After all pigs had successfully emptied the trough, act two began, leaving me at the mercy of all and sundry once more. Luckily, El Tel decided to regale me with his life story, while Mad Mabel shook her thang to the music, although I couldn’t hear a word he was saying.
I seemed to have got away with it though, politely nodding and frowning in more or less the correct places, interrupted only by a large, ginger-headed, similarly-bearded man, in what looked like a lumberjack shirt, shouting at me “Does he do any Elvis?”, pointing at my long-haired rock-type in full Hendrix mode.
I shook my head, to which he responded “Does he do any Country and Western?!” I shook my head again, and the despondent Honey Monster turned and walked away. Oh well, you can’t win ‘em all.

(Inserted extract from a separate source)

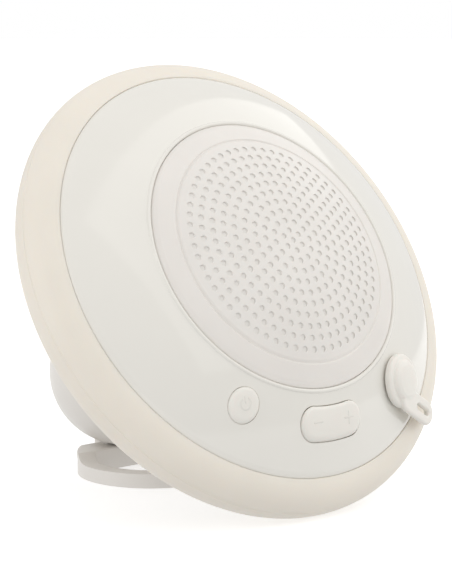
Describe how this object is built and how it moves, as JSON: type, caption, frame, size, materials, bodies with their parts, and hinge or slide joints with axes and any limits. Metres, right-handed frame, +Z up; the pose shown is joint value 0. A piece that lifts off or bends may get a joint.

Eventually, the end of the gig was in sight, and I for one was losing the will to live, when a rather large crowd of Nike-clad hobbledehoys tumbled through the doors. They were clearly the worse for wear, and I was concerned for my fella’s safety, however I needn’t have concerned myself as the re-animated landlady simply bellowed at them “Behave or get out!” (I’ve removed the expletives, which, for a very short sentence, were more numerous than you might imagine). They behaved.
The predictable encores meant that my jaw muscles had to endure a further 10 agonizing minutes of fixed grinning, but at least the majority of crowd seemed suitably impressed with their afternoon’s entertainment, which, after all was the main object of the exercise.
I somehow managed to make myself totally unavailable to members of the general public, while all equipment was stashed back into its various bags and boxes, busying myself with trips to and from the car trying to look pre-occupied, followed by much feet-watching with unwavering concentration.
Once that all financial matters had been concluded, and the final goodbyes had been administered, we beat a hasty retreat to the relative sanctuary of the car. Well, I can honestly say I’ve never had a Sunday afternoon quite like that before – and, to be brutally frank, it’ll be a cold day in hell before I ever agree to an encore.